[Start Provided information]

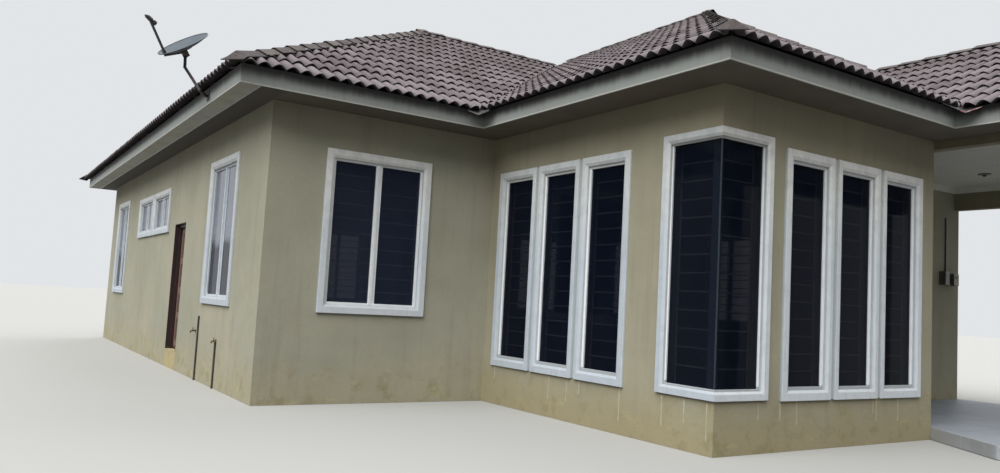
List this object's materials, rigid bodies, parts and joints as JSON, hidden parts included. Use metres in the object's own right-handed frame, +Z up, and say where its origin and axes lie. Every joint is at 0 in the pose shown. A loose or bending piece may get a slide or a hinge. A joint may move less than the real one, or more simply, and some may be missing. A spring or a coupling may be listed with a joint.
{
  "type": "bungalow",
  "caption": "Single-storey house with hipped tile roof, forward bay with corner window, deep eaves, corner porch and a hinged side door.",
  "frame": {"origin": "ground level, where the centre lines of the left wall and the front wall cross", "axes": "+X right along the front, +Y away from the front towards the rear, +Z up"},
  "size_m": [13.7846, 21.685, 6.617],
  "materials": {
    "plaster": "khaki painted cement plaster, stained at the foot",
    "concrete": "smooth screed",
    "floor_tiles": "polished light grey tiles",
    "ceiling_board": "white painted plasterboard",
    "grey_board": "grey-white painted boards, dusty",
    "roof_tiles": "weathered brown-grey concrete tiles",
    "roof_caps": "weathered concrete ridge and hip tiles",
    "white_moulding": "white painted moulded cement, worn",
    "white_frames": "white powder coat",
    "tinted_glass": "dark blue-grey tint",
    "dark_timber": "dark brown varnish",
    "dish_metal": "grey powder coat",
    "dark_metal": "dark paint, rusting at the joints",
    "meter_case": "grey moulded casings",
    "pipe": "black plastic pipe"
  },
  "bodies": {
    "house": {"left_wall_front": "plaster", "left_wall_rear": "plaster", "left_wall_at_door": "plaster", "front_wall": "plaster", "bay_side_wall": "plaster", "bay_front_wall": "plaster", "bay_right_wall": "plaster", "porch_rear_wall": "plaster", "right_walls": "plaster", "rear_walls": "plaster", "house_floor": "concrete", "porch_floor": "floor_tiles", "house_ceiling": "ceiling_board", "porch_ceiling": "ceiling_board", "porch_columns": "plaster", "porch_beams": "plaster", "soffit": "grey_board", "fascia": "grey_board", "roof_left": "roof_tiles", "roof_front": "roof_tiles", "roof_bay_left": "roof_tiles", "roof_bay_front": "roof_tiles", "roof_porch_left": "roof_tiles", "roof_porch_front": "roof_tiles", "roof_porch_right": "roof_tiles", "roof_right": "roof_tiles", "roof_wing_right": "roof_tiles", "roof_rear": "roof_tiles", "roof_caps": "roof_caps", "left_window_surrounds": "white_moulding", "left_window_frames": "white_frames", "left_window_glass": "tinted_glass", "front_window_surrounds": "white_moulding", "front_window_frames": "white_frames", "front_window_glass": "tinted_glass", "rear_window_surrounds": "white_moulding", "rear_window_frames": "white_frames", "rear_window_glass": "tinted_glass", "side_door_frame": "dark_timber", "entrance_door": "dark_timber", "dish": "dish_metal", "dish_mast": "dark_metal", "meter_box": "meter_case", "standpipes": "pipe"},
    "side_door_leaf": {"side_door": "dark_timber"}
  },
  "joints": [
    {"name": "side_door_hinge", "type": "hinge", "parent": "house", "child": "side_door_leaf", "pos_m": [0.082, 4.921, 1.3], "axis": [0, 0, 1], "range_deg": [0, 90]}
  ]
}
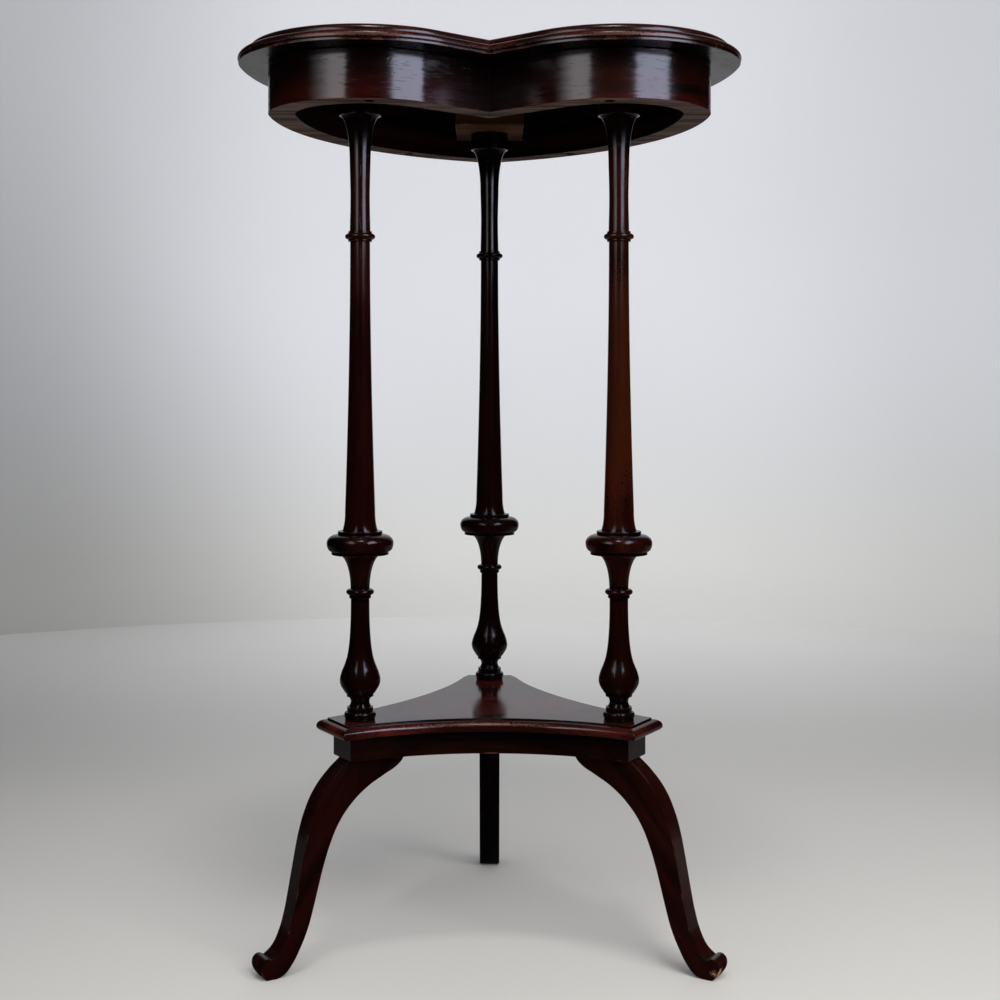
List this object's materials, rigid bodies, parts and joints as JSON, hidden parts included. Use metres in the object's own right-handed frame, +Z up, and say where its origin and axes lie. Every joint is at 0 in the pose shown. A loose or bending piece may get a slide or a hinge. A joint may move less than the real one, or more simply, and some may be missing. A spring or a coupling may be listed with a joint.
{
  "type": "side table",
  "caption": "Heart-shaped occasional table: moulded top on a plain curved frieze, turned columns, moulded hollow-sided shelf, splayed S-curved legs with rolled toes.",
  "frame": {"origin": "on the floor under the middle of the top's bounding box, which is also the whole table's", "axes": "+Z up, +X to the right of someone who faces the cusp of the heart, +Y from the cusp to the soft point at the back"},
  "size_m": [0.4128, 0.3972, 0.745],
  "materials": {
    "polished_mahogany": "French-polished dark red-brown mahogany, glossy",
    "dark_polished_mahogany": "French-polished near-black red-brown mahogany, glossy",
    "bare_bearer_wood": "bare sawn light brown wood, matt",
    "dowel_wood": "bare pale hardwood, matt",
    "steel": "old dull steel"
  },
  "bodies": {
    "root": {"tabletop": "polished_mahogany", "frieze_left": "polished_mahogany", "frieze_right": "polished_mahogany", "shelf_board": "polished_mahogany", "column_left": "dark_polished_mahogany", "column_right": "dark_polished_mahogany", "column_back": "dark_polished_mahogany", "shelf_block": "dark_polished_mahogany", "leg_left": "dark_polished_mahogany", "leg_right": "dark_polished_mahogany", "leg_back": "dark_polished_mahogany", "bearer_left": "bare_bearer_wood", "bearer_right": "bare_bearer_wood", "bearer_back": "bare_bearer_wood", "frieze_screw_1": "steel", "frieze_screw_2": "steel", "frieze_screw_3": "steel", "frieze_screw_4": "steel", "shelf_screw_1": "steel", "shelf_screw_2": "steel", "shelf_screw_3": "steel", "shelf_screw_4": "steel", "shelf_screw_5": "steel", "shelf_screw_6": "steel", "leg_dowel_1": "dowel_wood", "leg_dowel_2": "dowel_wood", "leg_dowel_3": "dowel_wood", "leg_dowel_4": "dowel_wood", "leg_dowel_5": "dowel_wood", "leg_dowel_6": "dowel_wood"}
  },
  "joints": []
}
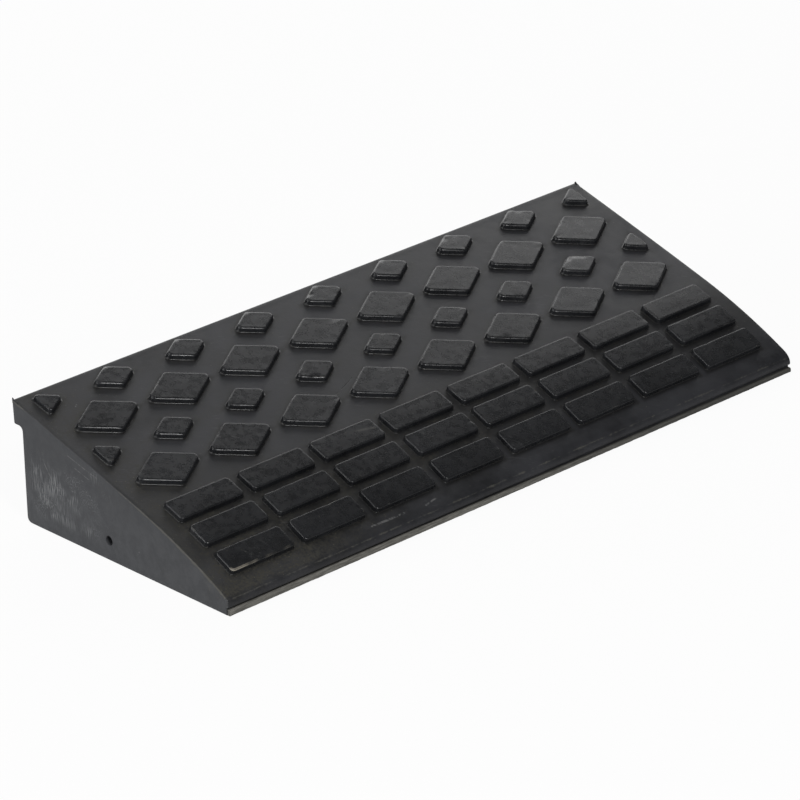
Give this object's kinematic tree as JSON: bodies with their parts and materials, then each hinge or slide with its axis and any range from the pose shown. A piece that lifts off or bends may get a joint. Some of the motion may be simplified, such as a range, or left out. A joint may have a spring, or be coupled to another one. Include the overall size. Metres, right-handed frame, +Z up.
{
  "type": "portable kerb ramp",
  "caption": "Moulded rubber kerb ramp: curved deck with raised diamond and bar tread, a nosing along the kerb edge, and a ribbed hollow underside.",
  "frame": {"origin": "on the ground, under the middle of the ramp's length and depth", "axes": "+X along the kerb, +Y from the toe towards the kerb, +Z up"},
  "size_m": [0.6, 0.249, 0.1031],
  "materials": {
    "moulded_rubber": "satin, charcoal, fine moulding grain, dusty",
    "tread_rubber": "satin to semi-gloss, near black, worn and scuffed on top",
    "trimmed_edge": "matt, rough, knife-trimmed"
  },
  "bodies": {
    "root": {"back_deck": "moulded_rubber", "cross_rib_1": "moulded_rubber", "cross_rib_2": "moulded_rubber", "cross_rib_3": "moulded_rubber", "cross_rib_4": "moulded_rubber", "cross_rib_5": "moulded_rubber", "front_deck": "moulded_rubber", "half_diamond_back_left": "tread_rubber", "half_diamond_back_right": "tread_rubber", "half_diamond_front_left": "tread_rubber", "half_diamond_front_right": "tread_rubber", "kerb_nosing": "moulded_rubber", "kerb_wall": "moulded_rubber", "large_diamond_back_1": "tread_rubber", "large_diamond_back_2": "tread_rubber", "large_diamond_back_3": "tread_rubber", "large_diamond_back_4": "tread_rubber", "large_diamond_back_5": "tread_rubber", "large_diamond_back_6": "tread_rubber", "large_diamond_back_7": "tread_rubber", "large_diamond_back_8": "tread_rubber", "large_diamond_front_1": "tread_rubber", "large_diamond_front_2": "tread_rubber", "large_diamond_front_3": "tread_rubber", "large_diamond_front_4": "tread_rubber", "large_diamond_front_5": "tread_rubber", "large_diamond_front_6": "tread_rubber", "large_diamond_front_7": "tread_rubber", "large_diamond_front_8": "tread_rubber", "left_end_wall": "moulded_rubber", "long_rib_bay_1": "moulded_rubber", "long_rib_bay_2": "moulded_rubber", "long_rib_bay_3": "moulded_rubber", "long_rib_bay_4": "moulded_rubber", "long_rib_bay_5": "moulded_rubber", "long_rib_bay_6": "moulded_rubber", "right_end_wall": "moulded_rubber", "small_diamond_back_1": "tread_rubber", "small_diamond_back_2": "tread_rubber", "small_diamond_back_3": "tread_rubber", "small_diamond_back_4": "tread_rubber", "small_diamond_back_5": "tread_rubber", "small_diamond_back_6": "tread_rubber", "small_diamond_back_7": "tread_rubber", "small_diamond_front_1": "tread_rubber", "small_diamond_front_2": "tread_rubber", "small_diamond_front_3": "tread_rubber", "small_diamond_front_4": "tread_rubber", "small_diamond_front_5": "tread_rubber", "small_diamond_front_6": "tread_rubber", "small_diamond_front_7": "tread_rubber", "toe_strip": "trimmed_edge", "tread_bars_back_row": "tread_rubber", "tread_bars_front_row": "tread_rubber", "tread_bars_middle_row": "tread_rubber"}
  },
  "joints": []
}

[End Provided information]

* Request
What is the number of lines that contain "axis"? Reply with that number alone.

* Problem solution
2